The official website of the Naval Academy has the phrase “Leaders to Serve the Nation” on the front page, which Fleming only points out to undermine the idea that the Academy would know what to do with leaders if they actually had them. He isn’t even sure if USNA knows what a leader is:
My best guesstimate as to what USNA thinks a ‘leader’ is, is a charismatic person with no actual skills except the ability to sway people to his/her will. Those of course, can do evil as well as good: Iran and North Korea have “leaders” too.
He’s right and he’s wrong . All midshipmen take required leadership courses, are put in positions of leadership, even as Plebes, and have required leadership training in the summer. But he’s right in the sense that nobody specifically defines any required nature of your particular brand of leadership, because those leadership traits are specific to the traits and personality of the individual. I at first adhered slavishly to what I thought the Academy wanted out of me rather than what I wanted out of the Academy, and I continued to fail until I realized the issues with this approach.
Despite the obvious differences of the American military compared to that of Iran and North Korea—we have better uniforms—the real strength of the American military derives from the individual pushback to the conformity that is inherent in military culture. The American military is a collective of individuals who all have their own passions, interests, and goals in life and it’s this sense of individualism that provides at least a semblance of nuance and humanity to a system that has the potential to crush one’s spirit.
I chose to let the system define who I was, to excel by taking cover. But rather than succeed, I was mediocre at best. My classmates who exceled the most at the Academy were ones who pushed back against the rules that were meant to be broken and the system that enforced these rules. There are “moral rules” and “Academy rules.” There is no excuse for breaking a moral rule, such as violating the honor concept, by cheating on a test, or for a DUI. These would and should get a Midshipman expelled from the Academy.

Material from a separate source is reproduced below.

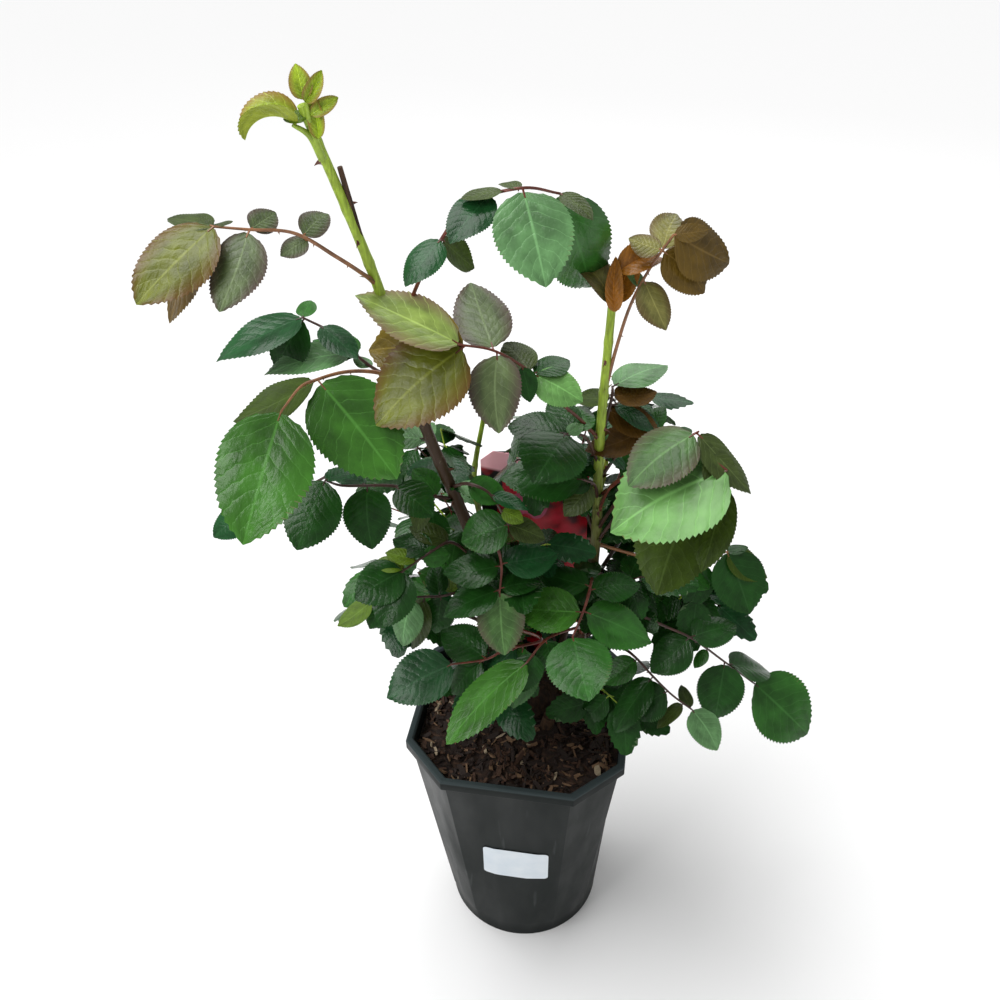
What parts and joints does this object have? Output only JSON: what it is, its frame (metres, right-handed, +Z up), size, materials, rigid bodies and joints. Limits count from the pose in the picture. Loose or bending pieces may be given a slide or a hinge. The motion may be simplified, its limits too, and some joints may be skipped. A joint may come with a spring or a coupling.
{
  "type": "potted rose bush",
  "caption": "Leafy young rose bush without flowers, its thorny canes growing from a graft in an octagonal dark grey nursery pot with a bare label and a picture tag.",
  "frame": {"origin": "centre of the pot's flat underside", "axes": "+Z up along the pot's axis; -Y is the side with the label and most of the low front leaves; +X to the right seen from that side"},
  "size_m": [0.5048, 0.32, 0.8829],
  "materials": {
    "pot": "fine matt grain, scuffed",
    "compost": "rough bark compost",
    "label": "smooth film, bare",
    "tag": null,
    "old_wood": "rough dry bark",
    "green_wood": "smooth green bark with thorns",
    "leaf_stalk": "smooth",
    "leaf_deep": "glossy leaf",
    "leaf_mid": "glossy leaf",
    "leaf_lime": "young leaf",
    "leaf_bronze": "young leaf",
    "leaf_red": "young leaf"
  },
  "bodies": {
    "root": {"cane_back": "green_wood", "cane_far": "green_wood", "cane_left": "green_wood", "cane_right": "green_wood", "compost": "compost", "graft": "old_wood", "label": "label", "leaf_centre": "leaf_bronze", "leaf_front": "leaf_mid", "leaf_front_low": "leaf_mid", "leaf_left_front": "leaf_deep", "leaf_left_large": "leaf_mid", "leaf_left_lower": "leaf_deep", "leaf_left_upper": "leaf_deep", "leaf_low_inner": "leaf_deep", "leaf_low_outer": "leaf_deep", "leaf_right_back": "leaf_deep", "leaf_shoulder_lower": "leaf_mid", "leaf_shoulder_side": "leaf_mid", "leaf_shoulder_under": "leaf_mid", "leaf_shoulder_upper": "leaf_mid", "leaf_top_centre": "leaf_mid", "leaf_top_left": "leaf_bronze", "leaf_young_right": "leaf_red", "mass_back_foot": "leaf_deep", "mass_back_left": "leaf_deep", "mass_back_middle": "leaf_deep", "mass_back_right": "leaf_deep", "mass_behind_right": "leaf_deep", "mass_centre_high": "leaf_deep", "mass_front_left_foot": "leaf_deep", "mass_front_middle": "leaf_deep", "mass_front_right": "leaf_deep", "mass_front_right_foot": "leaf_deep", "mass_left_low": "leaf_deep", "mass_left_middle": "leaf_deep", "mass_right_low": "leaf_deep", "mass_right_middle": "leaf_deep", "pot": "pot", "shoot_tip_left": "leaf_lime", "shoot_tip_right": "leaf_red", "stalk_centre": "leaf_stalk", "stalk_left_large": "leaf_stalk", "stalk_left_lower": "leaf_stalk", "stalk_low_inner": "leaf_stalk", "stalk_low_outer": "leaf_stalk", "stalk_shoulder_upper": "leaf_stalk", "stalk_top_centre": "leaf_stalk", "stalk_top_left": "leaf_stalk", "stalk_young_right": "leaf_stalk", "stub_brown": "old_wood", "stub_dead": "old_wood", "stub_grey": "old_wood", "tag": "tag"}
  },
  "joints": []
}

And then there were rules meant to be broken, and many classmates understood something that I couldn’t at the time. The classmates who listened to music while Plebes, or freshmen, who wore civilian clothes while on liberty, even though they didn’t rate it, or who “jumped the wall” instead of going through one of the manned and numbered gates on the Yard, they understood that their sense of self was more important than the rules and the institution enforcing them. If they were caught, they were punished swiftly and severely: with Restriction that confined them to yard, multiple uniform inspections a day, and the marching of tours in the morning, which are conducted by holding a rifle while marching slowly in the circle. The punishment was worth the crime of maintaining their own humanity.

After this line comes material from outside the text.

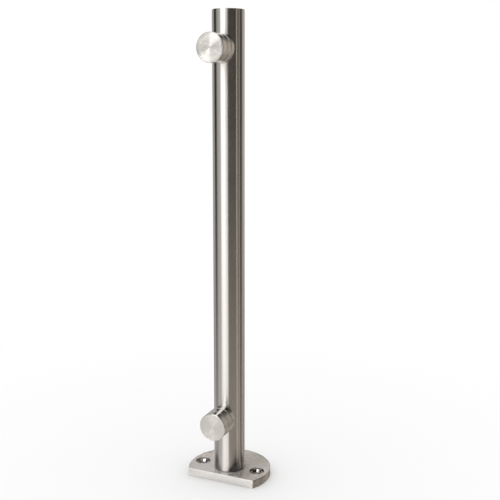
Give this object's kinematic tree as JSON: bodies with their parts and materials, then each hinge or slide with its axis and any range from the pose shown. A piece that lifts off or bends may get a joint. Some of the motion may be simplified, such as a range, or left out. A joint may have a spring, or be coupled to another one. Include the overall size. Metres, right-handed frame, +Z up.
{
  "type": "glass panel post",
  "caption": "Round stainless post on a D-shaped base plate with countersunk holes, and round screw clamps for a glass panel near its top and foot.",
  "frame": {"origin": "on the post's axis at the underside of the base plate", "axes": "+Z up along the post, -Y towards the glass clamps and the flat side of the plate, +X through the fixing holes"},
  "size_m": [0.068, 0.0661, 0.375],
  "materials": {
    "tube_steel": "fine satin round the tube",
    "plate_steel": "satin",
    "clamp_steel": "turned satin",
    "knob_steel": "turned, fine rings on the face",
    "hardware_steel": "plain bright",
    "gasket": "soft matte, pale grey",
    "washer": "smooth"
  },
  "bodies": {
    "post": {"base_plate": "plate_steel", "post_tube": "tube_steel", "end_cap": "tube_steel", "foot_plug": "hardware_steel", "base_screw": "hardware_steel", "lower_barrel": "clamp_steel", "lower_rear_gasket": "gasket", "upper_barrel": "clamp_steel", "upper_rear_gasket": "gasket"},
    "lower_ring": {"lower_front_gasket": "gasket", "lower_clamp_ring": "clamp_steel", "lower_slip_washer": "washer"},
    "lower_knob": {"lower_retaining_clip": "hardware_steel", "lower_stud": "hardware_steel", "lower_knob": "knob_steel"},
    "upper_ring": {"upper_front_gasket": "gasket", "upper_clamp_ring": "clamp_steel", "upper_slip_washer": "washer"},
    "upper_knob": {"upper_retaining_clip": "hardware_steel", "upper_stud": "hardware_steel", "upper_knob": "knob_steel"}
  },
  "joints": [
    {"name": "lower_clamp_slide", "type": "slide", "parent": "post", "child": "lower_ring", "axis": [0, -1, 0], "range_m": [0, 0.01]},
    {"name": "lower_knob_turn", "type": "hinge", "parent": "lower_ring", "child": "lower_knob", "pos_m": [0, -0.0321, 0.053], "axis": [0, -1, 0], "range_deg": [0, 2880]},
    {"name": "upper_clamp_slide", "type": "slide", "parent": "post", "child": "upper_ring", "axis": [0, -1, 0], "range_m": [0, 0.01]},
    {"name": "upper_knob_turn", "type": "hinge", "parent": "upper_ring", "child": "upper_knob", "pos_m": [0, -0.0321, 0.3459], "axis": [0, -1, 0], "range_deg": [0, 2880]}
  ],
  "couplings": [
    {"joint": "lower_knob_turn", "follows": "lower_clamp_slide", "rad_per_m": 5026.5},
    {"joint": "upper_knob_turn", "follows": "upper_clamp_slide", "rad_per_m": 5026.5}
  ]
}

The Academy even recognized this need for mischief, and created outlets where Midshipmen were allowed to misbehave without fear of retribution. Before home football games, it was an unwritten rule that the Plebes in each company were both allowed and expected sneak off the Yard on a Friday night to the football stadium and put up a banner with their company logo. Plebes weren’t allowed liberty until Saturday morning, and, normally would get “maxed out” for restriction for engaging in such an acts, but the guards not only turned a blind eye to these spirit missions, they were instructed to let the Midshipmen out and back in. These spirit missions would intensify in the week leading to the annual football game against the United States Military Academy, West Point. During “Army Week,” Plebes were given free range to target those upper class who had given them the most trouble since Induction Day, each weekday after classes, and especially after TAPS, the hallways of each company area becoming war zone of shaving cream, spoiled milk, and upper classes bunks being ceremoniously flung out windows and onto the ground below.

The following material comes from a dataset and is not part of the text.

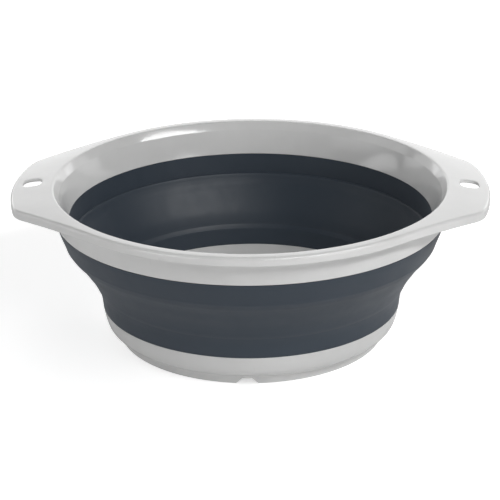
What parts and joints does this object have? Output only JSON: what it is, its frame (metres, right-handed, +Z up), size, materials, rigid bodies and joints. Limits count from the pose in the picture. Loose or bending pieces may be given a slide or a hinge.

I didn’t participate in any of it. Not in the rules that were meant to be broken. Not in the rules that were allowed to be broken. I withdrew into myself in an attempt to make it through, alone, an institution that is designed to make it so you depend on others to succeed. My life and schedule revolved around running and homework. This is the nature of conformity. That’s not to say that everyone at the Naval Academy has march to the beat of the same drum, but all are there for one common purpose—to graduate and serve as an officer in the military—and this draws and creates a certain culture that it is wise in some ways to absorb and accept as your own if you want to thrive, or even just to survive.
Per capita, a lot of this culture is white, and male. I was and am white and male, but I still didn’t feel like I fit in. But this wasn’t because I wasn’t masculine enough. It certainly wasn’t because I wasn’t white enough. It was due to lacking the sense of self that I saw in my classmates. The confidence. The ambition. While some would call my classmates’ affinity for teamwork and buy-in to cultural norms a certain kind of conformity, really, they were engaged where I was disinterested.
So, to respond to Mr. Fleming’s particular thesis, the service academies do not inherently create better leaders than any of the other paths to commissioning. It’s one path to the ultimate goal of becoming an officer. It’s up to the individual to stake out the appropriate path for his or herself, and make the most of that path. Fleming has argued that the amount of money that the military spends on each midshipman outweighs the benefit, and others will conversely argue that it costs a lot of money to educate any student, civilian or otherwise. Fleming has argued against the particulars of academy culture or of the military in general. He has argued against the admission policy, who let in Set-Aside students, students who are substandard, of which I was one. I wasn’t the best. I wasn’t the brightest. Few people are. Few midshipmen are. But, knowing what I knew at the time, I did my best. I made it through. I graduated flight school. I served my time and I did my duty.
It was the very end of my time in the Academy’s version of Boot Camp—Plebe Summer—when I missed the very first official cross country practice, in which I took part during the allotted sports period throughout the summer. At the start of the second practice, I walked to the doors of the field house as the coach, Al Cantello, leered at me. As I approached, he yelled my name. “Raunig!” he said, and proceeded to yell at me for missing the first practice. I acquiesced. I tried to nicely explain that I had obligations during that first practice, as ordered by my upperclass, that there was nothing I could do. Cantello didn’t buy it for a second.
“If you have practice, you better be willing to push your own MOTHER out of the way to get there,” he said, and as he did, he took two strong steps towards me shoved me with his arm, nearly causing me to fall. Cantello was older at that time, in his 70’s, but still possessed the strength he acquired in his training to throw the javelin at the Rome Olympics. I was shaken and didn’t know what to say. I walked through the doors of the field house to the locker room, changed into my running clothes, and went to practice.
I learned a lesson that day that, one that took me years to process, in part possibly because I’m a Set-Aside. It’s the lesson of the Naval Academy, one that Fleming, the consummate outsider, will never understand. It wasn’t that Cantello was right. And it wasn’t that I was wrong. It’s that when he pushed me, I should have pushed back.